◆ What you need to do: Begin at the line that contains "bpy.context.scene.collection.objects.link(glass)", stop after the line that contains "points = [vertex.co", and reproduce only that span, unaltered.

◆ Data:
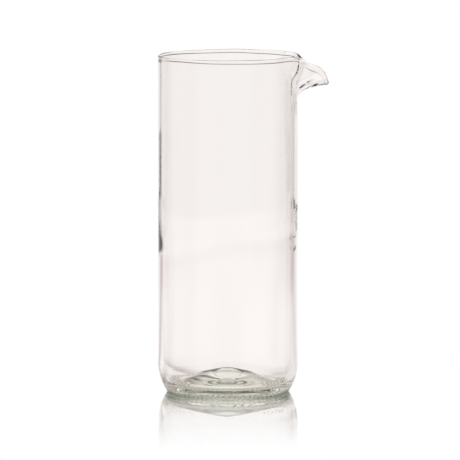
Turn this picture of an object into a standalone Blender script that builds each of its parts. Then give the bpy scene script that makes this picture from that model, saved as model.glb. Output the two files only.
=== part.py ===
"""Mixing glass: one piece of bottle glass, cut to a straight tumbler, fire-polished at the rim and drawn out
into a pouring spout. Metres, +Z up, standing on z = 0, with the spout towards +X.

The glass is one closed skin of rings. Each ring is one step along its section, which runs from the middle
of the underside out over the standing ring, up the outside, round the rim, down the inside and back to the
middle of the floor. Near the spout the top of the wall is bent outwards, column by column.
"""

import math

import bmesh
import bpy
import numpy as np
from mathutils import Vector

MM = 0.001

# Overall sizes
OUTER_RADIUS = 38.0 * MM
HEIGHT = 184.0 * MM

# Wall: thicker below the settle wave that the bottle mould leaves, thinner above it
UPPER_WALL = 2.0 * MM
LOWER_WALL = 2.7 * MM
WAVE_HEIGHT = 88.0 * MM
WAVE_SPAN = 24.0 * MM

# Heel and standing ring: the wall leans in to a small rounded corner, and the ring is the flat inside it
HEEL_HEIGHT = 15.5 * MM
HEEL_INSET = 4.6 * MM
CORNER_RADIUS = 0.9 * MM
RING_WIDTH = 3.0 * MM

# Base: a shallow push-up in the underside, with a round mould mark in its middle, under a bell-shaped floor
# with a low nub on its top and a gutter round its foot
PUSH_UP_DEPTH = 3.2 * MM
BASE_THICKNESS = 10.2 * MM
NUB_RADIUS = 5.4 * MM
NUB_HEIGHT = 0.9 * MM
GUTTER_THICKNESS = 5.0 * MM
GUTTER_INSET = 7.0 * MM
INNER_HEEL_HEIGHT = 18.0 * MM
MARK_RADIUS = 5.5 * MM
MARK_DEPTH = 0.6 * MM
MARK_EDGE = 0.9 * MM

# Spout: how far it reaches past the wall, how far its tip drops below the rim, how far down the wall it
# starts in the middle and at its sides, and half the width of rim that it takes up
SPOUT_REACH = 16.3 * MM
SPOUT_DROP = 14.2 * MM
SPOUT_ROOT = 23.4 * MM
SPOUT_SHOULDER = 12.0 * MM
SPOUT_HALF_MOUTH = 20.0 * MM
TIP_RISE = math.radians(8)
SIDES_UPRIGHT_FROM = 0.45
ROOT_HANDLE = 5.0 * MM
LIP_HANDLE = 9.0 * MM
SIDE_LEAN = 0.25

# The edge of the spout from its tip to the rim, as shares of its reach, half mouth and drop
LIP_OUTLINE = (
    (1.000, 0.000, 1.00),
    (0.975, 0.130, 0.93),
    (0.895, 0.235, 0.70),
    (0.730, 0.305, 0.53),
    (0.420, 0.360, 0.38),
    (0.245, 0.390, 0.23),
    (0.150, 0.445, 0.14),
    (0.080, 0.550, 0.07),
    (-0.070, 0.745, 0.01),
)

# Facets
SPOUT_COLUMNS = 28
WALL_COLUMNS = 48
SPOUT_ROWS = 9
RIM_ROWS = 4
BEND_ROWS = 6
DOME_ROWS = 7
NUB_ROWS = 3

# What follows from the sizes above
MIDDLE_RADIUS = OUTER_RADIUS - UPPER_WALL / 2
RIM_TOP = HEIGHT - UPPER_WALL / 2
CORNER_OUTER = OUTER_RADIUS - HEEL_INSET
RING_OUTER = CORNER_OUTER - CORNER_RADIUS
RING_INNER = RING_OUTER - RING_WIDTH
MOUTH_ANGLE = math.asin(SPOUT_HALF_MOUTH / MIDDLE_RADIUS)
GLASS_COLOUR = (0.90, 0.95, 0.90, 1.0)


def bezier(start, start_handle, end_handle, end, steps):
    """Points of a cubic curve after its start, up to and including its end."""
    start, start_handle, end_handle, end = map(np.array, (start, start_handle, end_handle, end))
    points = []
    for step in range(1, steps + 1):
        t = step / steps
        u = 1 - t
        points.append(u**3 * start + 3 * u * u * t * start_handle + 3 * u * t * t * end_handle + t**3 * end)
    return points


def spline_through(knots, points, start_slope, end_slope):
    """A smooth curve through points at knots, with the given slopes at its two ends."""
    knots, points = np.array(knots), np.array(points)
    count = len(knots)
    matrix, wanted = np.zeros((count, count)), np.zeros((count, 3))
    gaps = np.diff(knots)
    matrix[0, 0] = matrix[-1, -1] = 1
    wanted[0], wanted[-1] = start_slope, end_slope
    for i in range(1, count - 1):
        before, after = gaps[i - 1], gaps[i]
        matrix[i, i - 1 : i + 2] = after, 2 * (before + after), before
        rise_before = (points[i] - points[i - 1]) / before
        rise_after = (points[i + 1] - points[i]) / after
        wanted[i] = 3 * (after * rise_before + before * rise_after)
    slopes = np.linalg.solve(matrix, wanted)

    def curve(at):
        i = int(np.clip(np.searchsorted(knots, at) - 1, 0, count - 2))
        t = (at - knots[i]) / gaps[i]
        return (
            (1 + 2 * t) * (1 - t) ** 2 * points[i]
            + t * (1 - t) ** 2 * gaps[i] * slopes[i]
            + t * t * (3 - 2 * t) * points[i + 1]
            + t * t * (t - 1) * gaps[i] * slopes[i + 1]
        )

    return curve


def smooth_step(share):
    share = min(max(share, 0.0), 1.0)
    return share * share * (3 - 2 * share)


def spout_lip():
    """The spout's edge in the middle of the glass, over shares -1 to 1 of the mouth angle."""
    reach = SPOUT_REACH + OUTER_RADIUS - UPPER_WALL / 2 - MIDDLE_RADIUS
    half = [
        (MIDDLE_RADIUS + out * reach, across * SPOUT_HALF_MOUTH, RIM_TOP - down * SPOUT_DROP)
        for out, across, down in LIP_OUTLINE
    ]
    half.append(
        (MIDDLE_RADIUS * math.cos(MOUTH_ANGLE), MIDDLE_RADIUS * math.sin(MOUTH_ANGLE), RIM_TOP)
    )
    lengths = np.linalg.norm(np.diff(np.array(half), axis=0), axis=1)
    shares = np.concatenate([[0], np.cumsum(lengths) / lengths.sum()])
    points = [(x, -y, z) for x, y, z in reversed(half[1:])] + half
    knots = [*(-shares[:0:-1]), *shares]
    # The rim's own direction at the two corners of the mouth
    along_rim = MIDDLE_RADIUS * MOUTH_ANGLE * np.array([math.sin(MOUTH_ANGLE), math.cos(MOUTH_ANGLE), 0])
    return spline_through(knots, points, along_rim, along_rim * (-1, 1, 1))


LIP = spout_lip()


def wall_column(angle, share):
    """The middle of the glass at an angle round the wall, from share 0 where bending may start to 1 at the rim."""
    side = angle / MOUTH_ANGLE
    away = min(abs(side), 1.0)
    root_drop = SPOUT_SHOULDER + (SPOUT_ROOT - SPOUT_SHOULDER) * math.cos(away * math.pi / 2) ** 2
    x, y = MIDDLE_RADIUS * math.cos(angle), MIDDLE_RADIUS * math.sin(angle)
    root = np.array([x, y, HEIGHT - root_drop])
    if away >= 1:
        return root + share * np.array([0, 0, RIM_TOP - root[2]])
    lip = LIP(side)
    rise = TIP_RISE + (math.pi / 2 - TIP_RISE) * smooth_step(away / SIDES_UPRIGHT_FROM)
    lean = SIDE_LEAN * math.sin(math.pi * side) * math.cos(away * math.pi / 2)
    heading = np.array([math.cos(rise), lean, math.sin(rise)])
    heading /= np.linalg.norm(heading)
    u = 1 - share
    return (
        u**3 * root
        + 3 * u * u * share * (root + np.array([0, 0, ROOT_HANDLE]))
        + 3 * u * share * share * (lip - LIP_HANDLE * heading)
        + share**3 * lip
    )


def wall_frame(angle, share):
    """The middle of the glass, the direction out of the wall and the direction up it."""
    turn, step = 1e-4, 1e-3
    low, high = max(share - step, 0), min(share + step, 1)
    along = wall_column(angle, high) - wall_column(angle, low)
    across = wall_column(angle + turn, share) - wall_column(angle - turn, share)
    out = np.cross(across, along)
    return wall_column(angle, share), out / np.linalg.norm(out), along / np.linalg.norm(along)


def column_angles():
    """Angles round the glass, close together across the spout."""
    spout = np.linspace(-MOUTH_ANGLE, MOUTH_ANGLE, SPOUT_COLUMNS + 1)
    wall = np.linspace(MOUTH_ANGLE, 2 * math.pi - MOUTH_ANGLE, WALL_COLUMNS + 1)
    return [*spout, *wall[1:-1]]


def underside_section():
    """(radius, height) from beside the middle of the underside out to the top of the heel."""
    mark_top = PUSH_UP_DEPTH
    section = [
        (MARK_RADIUS, mark_top - MARK_DEPTH),
        (MARK_RADIUS + MARK_EDGE, mark_top - MARK_DEPTH / 4),
    ]
    push_up = bezier(
        section[-1],
        (RING_INNER * 0.5, section[-1][1]),
        (RING_INNER * 0.9, PUSH_UP_DEPTH * 0.35),
        (RING_INNER, 0),
        DOME_ROWS,
    )
    corner = bezier(
        (RING_OUTER, 0),
        (RING_OUTER + CORNER_RADIUS * 0.6, 0),
        (CORNER_OUTER - CORNER_RADIUS * 0.2, CORNER_RADIUS * 0.5),
        (CORNER_OUTER, CORNER_RADIUS),
        BEND_ROWS // 2,
    )
    heel = bezier(
        corner[-1],
        (CORNER_OUTER + HEEL_INSET * 0.42, HEEL_HEIGHT * 0.19),
        (OUTER_RADIUS - HEEL_INSET * 0.06, HEEL_HEIGHT * 0.53),
        (OUTER_RADIUS, HEEL_HEIGHT),
        BEND_ROWS,
    )
    return [*section, *push_up, (RING_OUTER, 0), *corner, *heel]


def inside_section():
    """(radius, height) from under the bent part of the wall down to beside the middle of the floor."""
    upper, lower = OUTER_RADIUS - UPPER_WALL, OUTER_RADIUS - LOWER_WALL
    wave = bezier(
        (upper, WAVE_HEIGHT + WAVE_SPAN / 2),
        (upper, WAVE_HEIGHT),
        (lower, WAVE_HEIGHT),
        (lower, WAVE_HEIGHT - WAVE_SPAN / 2),
        BEND_ROWS // 2,
    )
    gutter = (OUTER_RADIUS - GUTTER_INSET, GUTTER_THICKNESS)
    floor_top = PUSH_UP_DEPTH + BASE_THICKNESS
    heel = bezier(
        (lower, INNER_HEEL_HEIGHT),
        (lower, INNER_HEEL_HEIGHT * 0.45),
        (gutter[0] + (lower - gutter[0]) * 0.4, gutter[1]),
        gutter,
        BEND_ROWS,
    )
    nub_foot = floor_top - NUB_HEIGHT
    rise = nub_foot - gutter[1]
    dome = bezier(
        gutter,
        (gutter[0] * 0.72, gutter[1] + rise * 0.20),
        (gutter[0] * 0.42, nub_foot - rise * 0.24),
        (NUB_RADIUS, nub_foot),
        DOME_ROWS,
    )
    nub = bezier(
        (NUB_RADIUS, nub_foot),
        (NUB_RADIUS * 0.7, nub_foot),
        (NUB_RADIUS * 0.75, floor_top),
        (0, floor_top),
        NUB_ROWS,
    )
    wall = [(upper, WAVE_HEIGHT + WAVE_SPAN / 2), *wave, (lower, INNER_HEEL_HEIGHT)]
    return [*wall, *heel, *dome, *nub[:-1]]


def rings_of_glass(angles):
    """Every ring of the skin, from the underside round the rim to the floor."""

    def turned(section):
        return [[(r * math.cos(a), r * math.sin(a), z) for a in angles] for r, z in section]

    half = UPPER_WALL / 2
    outside, rim, inside = [], [], []
    for row in range(SPOUT_ROWS):
        frames = [wall_frame(a, row / SPOUT_ROWS) for a in angles]
        outside.append([middle + out * half for middle, out, _ in frames])
        inside.append([middle - out * half for middle, out, _ in frames])
    ends = [wall_frame(a, 1.0) for a in angles]
    for row in range(RIM_ROWS + 1):
        turn = math.pi * row / RIM_ROWS
        rim.append([m + half * (math.cos(turn) * out + math.sin(turn) * up) for m, out, up in ends])
    return [*turned(underside_section()), *outside, *rim, *reversed(inside), *turned(inside_section())]


def glass_mesh():
    bm = bmesh.new()
    rings = [[bm.verts.new(point) for point in ring] for ring in rings_of_glass(column_angles())]
    for ring, following in zip(rings, rings[1:]):
        for i in range(len(ring)):
            j = (i + 1) % len(ring)
            bm.faces.new((ring[i], ring[j], following[j], following[i]))
    for ring, height in (
        (rings[0], PUSH_UP_DEPTH - MARK_DEPTH),
        (list(reversed(rings[-1])), PUSH_UP_DEPTH + BASE_THICKNESS),
    ):
        middle = bm.verts.new((0, 0, height))
        for i in range(len(ring)):
            bm.faces.new((ring[(i + 1) % len(ring)], ring[i], middle))
    bmesh.ops.recalc_face_normals(bm, faces=bm.faces)
    mesh = bpy.data.meshes.new("glass_body")
    bm.to_mesh(mesh)
    bm.free()
    mesh.shade_smooth()
    mesh.set_sharp_from_angle(angle=math.radians(50))
    return mesh


def clear_glass():
    material = bpy.data.materials.new("clear_glass")
    material.use_nodes = True
    shader = material.node_tree.nodes["Principled BSDF"]
    shader.inputs["Base Color"].default_value = GLASS_COLOUR
    shader.inputs["Roughness"].default_value = 0.02
    shader.inputs["Metallic"].default_value = 0.0
    shader.inputs["Transmission Weight"].default_value = 1.0
    shader.inputs["IOR"].default_value = 1.52
    return material


def main():
    for obj in list(bpy.data.objects):
        bpy.data.objects.remove(obj)
    glass = bpy.data.objects.new("glass_body", glass_mesh())
    bpy.context.scene.collection.objects.link(glass)
    glass.data.materials.append(clear_glass())
    # The frame's origin is on the table under the middle of the glass and its spout
    xs = [vertex.co.x for vertex in glass.data.vertices]
    glass.location = Vector((-(min(xs) + max(xs)) / 2, 0, 0))


main()
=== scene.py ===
import math

import bpy
import numpy as np
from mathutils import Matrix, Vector, noise


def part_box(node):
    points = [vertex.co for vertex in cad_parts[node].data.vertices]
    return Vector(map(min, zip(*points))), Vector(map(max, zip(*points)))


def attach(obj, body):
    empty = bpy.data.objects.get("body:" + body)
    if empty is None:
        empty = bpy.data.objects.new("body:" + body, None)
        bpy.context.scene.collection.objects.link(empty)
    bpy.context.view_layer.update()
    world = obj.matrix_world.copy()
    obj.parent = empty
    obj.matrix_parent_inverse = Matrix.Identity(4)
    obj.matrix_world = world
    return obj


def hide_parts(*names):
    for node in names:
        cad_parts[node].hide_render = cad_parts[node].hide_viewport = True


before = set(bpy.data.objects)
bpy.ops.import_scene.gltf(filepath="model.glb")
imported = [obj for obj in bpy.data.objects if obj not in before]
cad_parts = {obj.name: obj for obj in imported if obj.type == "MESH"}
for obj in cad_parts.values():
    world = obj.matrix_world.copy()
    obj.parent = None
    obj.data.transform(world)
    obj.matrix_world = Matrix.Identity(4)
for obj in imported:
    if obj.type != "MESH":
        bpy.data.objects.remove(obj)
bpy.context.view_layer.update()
low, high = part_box("glass_body")

# Lengths of the glass are in millimetres from its own axis, and become the frame's metres in glassMesh.
# Those of the table, light, camera and material are in metres.
mm = 0.001
outerRadius = (high.y - low.y) / 2 / mm
height = high.z / mm
axisX = low.x / mm + outerRadius
spoutReach = high.x / mm - axisX - outerRadius
print(f"frame: glass {2 * outerRadius:.1f} mm across and {height:.1f} mm high, spout {spoutReach:.1f} mm")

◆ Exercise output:
    bpy.context.scene.collection.objects.link(glass)
    glass.data.materials.append(clear_glass())
    # The frame's origin is on the table under the middle of the glass and its spout
    xs = [vertex.co.x for vertex in glass.data.vertices]
    glass.location = Vector((-(min(xs) + max(xs)) / 2, 0, 0))


main()
=== scene.py ===
import math

import bpy
import numpy as np
from mathutils import Matrix, Vector, noise


def part_box(node):
    points = [vertex.co for vertex in cad_parts[node].data.vertices]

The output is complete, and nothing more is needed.